What is the best language for text analytics?

When it comes to text analytics, the language you choose greatly impacts the results you can get. Different languages are best suited to different tasks, so it’s important to know which one will work best for your analysis.

Some of the most popular languages for text analytics include Python, R, and SQL. It’s helpful to understand the strengths and weaknesses of each language before selecting the one best suited to your needs.

Python

Python is an excellent choice because of its versatility and ability to create advanced models. It is well suited to NLP tasks like sentiment analysis and entity extraction.

Extracting customer feedback from social media posts is an example of a task Python can help with.

R

R is an ideal language for statistical analysis and data visualization. It is used for text mining tasks such as classification, clustering, and topic modeling.

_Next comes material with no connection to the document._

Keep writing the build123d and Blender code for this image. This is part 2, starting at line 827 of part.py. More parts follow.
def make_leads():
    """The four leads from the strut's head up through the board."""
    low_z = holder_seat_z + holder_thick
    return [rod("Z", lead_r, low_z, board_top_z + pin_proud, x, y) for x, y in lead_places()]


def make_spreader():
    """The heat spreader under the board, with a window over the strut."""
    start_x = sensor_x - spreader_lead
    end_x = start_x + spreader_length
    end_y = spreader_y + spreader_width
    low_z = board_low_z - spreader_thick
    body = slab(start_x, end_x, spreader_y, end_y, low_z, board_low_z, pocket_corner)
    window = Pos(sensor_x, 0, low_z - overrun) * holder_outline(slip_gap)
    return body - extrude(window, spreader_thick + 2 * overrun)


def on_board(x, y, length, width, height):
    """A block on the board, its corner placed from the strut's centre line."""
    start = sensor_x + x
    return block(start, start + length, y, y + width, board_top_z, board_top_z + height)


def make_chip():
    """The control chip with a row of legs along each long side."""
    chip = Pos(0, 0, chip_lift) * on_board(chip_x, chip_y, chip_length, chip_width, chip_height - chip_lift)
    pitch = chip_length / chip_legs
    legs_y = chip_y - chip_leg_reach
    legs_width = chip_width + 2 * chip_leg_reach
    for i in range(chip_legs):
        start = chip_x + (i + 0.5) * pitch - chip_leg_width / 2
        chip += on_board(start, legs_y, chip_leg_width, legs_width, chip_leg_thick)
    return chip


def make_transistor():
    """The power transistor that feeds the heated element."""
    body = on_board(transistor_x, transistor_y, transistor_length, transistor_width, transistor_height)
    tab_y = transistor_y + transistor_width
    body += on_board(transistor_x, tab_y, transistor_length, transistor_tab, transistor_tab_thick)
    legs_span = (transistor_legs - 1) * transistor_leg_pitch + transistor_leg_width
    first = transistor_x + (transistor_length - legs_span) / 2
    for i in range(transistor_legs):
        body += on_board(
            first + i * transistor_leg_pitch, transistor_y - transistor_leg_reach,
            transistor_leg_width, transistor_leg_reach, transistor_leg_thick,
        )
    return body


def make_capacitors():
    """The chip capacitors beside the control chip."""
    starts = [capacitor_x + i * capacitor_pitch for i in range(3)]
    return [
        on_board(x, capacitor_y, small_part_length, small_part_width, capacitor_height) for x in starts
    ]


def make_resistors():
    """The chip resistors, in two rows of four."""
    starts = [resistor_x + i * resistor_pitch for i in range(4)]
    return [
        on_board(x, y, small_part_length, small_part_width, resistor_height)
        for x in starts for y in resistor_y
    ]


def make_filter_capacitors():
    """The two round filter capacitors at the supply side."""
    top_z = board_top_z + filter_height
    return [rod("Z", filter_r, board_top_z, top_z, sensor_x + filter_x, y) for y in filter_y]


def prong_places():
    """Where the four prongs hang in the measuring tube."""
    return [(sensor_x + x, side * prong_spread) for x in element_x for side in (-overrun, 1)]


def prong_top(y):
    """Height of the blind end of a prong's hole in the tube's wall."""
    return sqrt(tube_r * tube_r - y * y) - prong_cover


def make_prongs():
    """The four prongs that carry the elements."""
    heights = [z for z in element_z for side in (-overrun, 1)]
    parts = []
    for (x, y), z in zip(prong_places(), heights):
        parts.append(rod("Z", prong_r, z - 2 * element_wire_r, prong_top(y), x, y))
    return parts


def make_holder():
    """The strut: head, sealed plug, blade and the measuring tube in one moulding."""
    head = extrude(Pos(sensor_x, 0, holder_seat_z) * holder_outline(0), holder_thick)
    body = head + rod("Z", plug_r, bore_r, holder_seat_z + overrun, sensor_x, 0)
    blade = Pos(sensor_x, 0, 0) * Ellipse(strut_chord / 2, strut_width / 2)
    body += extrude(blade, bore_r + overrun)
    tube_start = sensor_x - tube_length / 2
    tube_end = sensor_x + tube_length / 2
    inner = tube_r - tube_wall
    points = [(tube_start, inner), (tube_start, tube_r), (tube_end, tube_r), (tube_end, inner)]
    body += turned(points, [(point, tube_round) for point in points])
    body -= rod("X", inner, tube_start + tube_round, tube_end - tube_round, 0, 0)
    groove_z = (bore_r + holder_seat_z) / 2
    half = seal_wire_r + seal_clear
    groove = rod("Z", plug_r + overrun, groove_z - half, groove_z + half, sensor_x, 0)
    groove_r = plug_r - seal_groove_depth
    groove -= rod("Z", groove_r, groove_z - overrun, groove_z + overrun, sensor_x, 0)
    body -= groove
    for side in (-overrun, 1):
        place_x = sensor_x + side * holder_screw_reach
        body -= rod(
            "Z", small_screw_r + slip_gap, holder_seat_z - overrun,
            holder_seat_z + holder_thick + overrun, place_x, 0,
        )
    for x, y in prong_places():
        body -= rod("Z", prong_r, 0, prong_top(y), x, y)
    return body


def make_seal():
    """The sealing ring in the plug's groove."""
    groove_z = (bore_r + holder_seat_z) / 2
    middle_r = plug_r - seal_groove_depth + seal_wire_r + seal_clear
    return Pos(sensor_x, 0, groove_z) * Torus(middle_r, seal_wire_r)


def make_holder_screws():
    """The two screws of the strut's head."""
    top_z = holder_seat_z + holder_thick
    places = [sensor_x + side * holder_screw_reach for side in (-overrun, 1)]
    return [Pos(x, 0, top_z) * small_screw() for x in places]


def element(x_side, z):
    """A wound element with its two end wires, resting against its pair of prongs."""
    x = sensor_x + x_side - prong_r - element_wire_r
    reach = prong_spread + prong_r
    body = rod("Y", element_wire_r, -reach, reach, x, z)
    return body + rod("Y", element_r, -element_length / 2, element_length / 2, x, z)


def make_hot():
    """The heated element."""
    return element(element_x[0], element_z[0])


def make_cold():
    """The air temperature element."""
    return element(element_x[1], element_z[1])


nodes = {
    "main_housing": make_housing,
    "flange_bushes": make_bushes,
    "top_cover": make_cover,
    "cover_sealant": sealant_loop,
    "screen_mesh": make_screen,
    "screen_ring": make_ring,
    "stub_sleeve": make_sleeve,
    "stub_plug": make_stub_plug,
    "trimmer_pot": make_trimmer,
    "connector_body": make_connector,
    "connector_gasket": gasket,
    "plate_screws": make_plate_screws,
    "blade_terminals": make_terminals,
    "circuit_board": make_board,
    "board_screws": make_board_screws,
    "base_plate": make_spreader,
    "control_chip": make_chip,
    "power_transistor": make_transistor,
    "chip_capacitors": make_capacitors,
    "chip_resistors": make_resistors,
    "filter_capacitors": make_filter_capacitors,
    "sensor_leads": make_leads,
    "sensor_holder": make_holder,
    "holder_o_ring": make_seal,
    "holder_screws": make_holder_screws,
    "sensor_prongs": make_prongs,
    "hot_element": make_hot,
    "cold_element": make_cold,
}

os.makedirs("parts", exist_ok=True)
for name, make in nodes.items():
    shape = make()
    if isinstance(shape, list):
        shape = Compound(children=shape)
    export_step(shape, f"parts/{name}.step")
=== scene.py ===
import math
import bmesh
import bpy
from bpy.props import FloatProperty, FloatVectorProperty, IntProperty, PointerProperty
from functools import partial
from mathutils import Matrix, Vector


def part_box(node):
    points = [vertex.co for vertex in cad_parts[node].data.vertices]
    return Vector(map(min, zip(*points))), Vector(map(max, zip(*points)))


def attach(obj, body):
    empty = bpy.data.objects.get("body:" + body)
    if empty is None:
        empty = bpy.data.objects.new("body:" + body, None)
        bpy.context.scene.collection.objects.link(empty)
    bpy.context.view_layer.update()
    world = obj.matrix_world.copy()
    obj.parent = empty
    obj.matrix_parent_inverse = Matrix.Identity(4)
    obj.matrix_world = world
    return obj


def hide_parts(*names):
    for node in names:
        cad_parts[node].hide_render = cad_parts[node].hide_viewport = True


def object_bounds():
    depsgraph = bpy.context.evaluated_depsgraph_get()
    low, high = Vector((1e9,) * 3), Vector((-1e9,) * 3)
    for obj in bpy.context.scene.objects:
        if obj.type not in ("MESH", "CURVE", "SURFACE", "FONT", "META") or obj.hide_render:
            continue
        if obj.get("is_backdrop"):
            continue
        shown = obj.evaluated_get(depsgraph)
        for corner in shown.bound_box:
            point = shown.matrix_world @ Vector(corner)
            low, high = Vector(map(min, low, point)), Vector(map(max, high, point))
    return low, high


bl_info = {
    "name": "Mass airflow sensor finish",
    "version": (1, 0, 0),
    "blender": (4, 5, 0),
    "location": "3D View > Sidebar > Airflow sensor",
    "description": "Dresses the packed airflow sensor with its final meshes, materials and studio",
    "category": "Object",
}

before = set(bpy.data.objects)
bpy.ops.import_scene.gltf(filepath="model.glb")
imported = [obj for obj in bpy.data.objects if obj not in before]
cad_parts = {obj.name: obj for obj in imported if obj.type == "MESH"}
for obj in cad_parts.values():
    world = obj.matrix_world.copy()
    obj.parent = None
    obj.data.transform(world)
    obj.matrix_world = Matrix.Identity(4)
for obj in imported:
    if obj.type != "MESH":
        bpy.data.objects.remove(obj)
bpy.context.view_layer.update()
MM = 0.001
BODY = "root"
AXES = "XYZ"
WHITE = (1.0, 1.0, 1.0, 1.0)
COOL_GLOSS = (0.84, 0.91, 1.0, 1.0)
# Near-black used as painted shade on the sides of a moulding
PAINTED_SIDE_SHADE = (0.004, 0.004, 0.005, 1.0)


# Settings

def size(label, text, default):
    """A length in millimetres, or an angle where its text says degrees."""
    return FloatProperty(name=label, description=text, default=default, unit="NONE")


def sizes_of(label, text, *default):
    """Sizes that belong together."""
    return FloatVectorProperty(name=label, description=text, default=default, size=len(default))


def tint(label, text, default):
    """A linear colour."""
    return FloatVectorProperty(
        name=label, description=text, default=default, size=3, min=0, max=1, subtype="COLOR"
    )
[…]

An example of a task R can help with is creating visualizations of customer sentiment across product categories. 

SQL

SQL is a powerful language for querying data in databases. It can be used for text analytics tasks such as text classification and search.

For example, SQL can help with performing keyword searches of customer support emails to find relevant topics quickly.

Summary

Text analysis is a powerful tool that enables businesses to gain insights, understand customer sentiment, design more targeted campaigns, and generally make more informed decisions.

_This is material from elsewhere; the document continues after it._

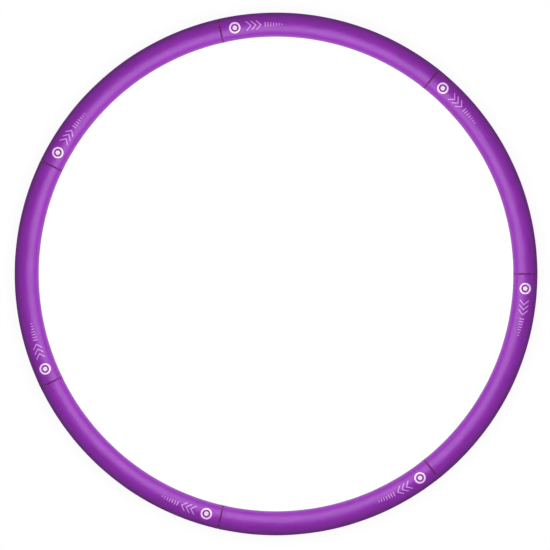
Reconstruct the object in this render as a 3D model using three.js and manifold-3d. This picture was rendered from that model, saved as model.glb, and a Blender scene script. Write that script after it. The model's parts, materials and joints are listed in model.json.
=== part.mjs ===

As an essential part of data-driven decision-making, the technique has become increasingly important as more information is available online. It can help companies stay competitive by giving them an advantage in the ever-changing digital landscape.

The demand for text analysis is only increasing, and businesses that leverage this technology will be well-positioned to remain competitive in their respective markets.

Businesses need to identify the right tools for their specific needs and build processes around them to get the most out of text analysis. While it requires some effort up front, investing time into text analysis now will pay dividends in the future.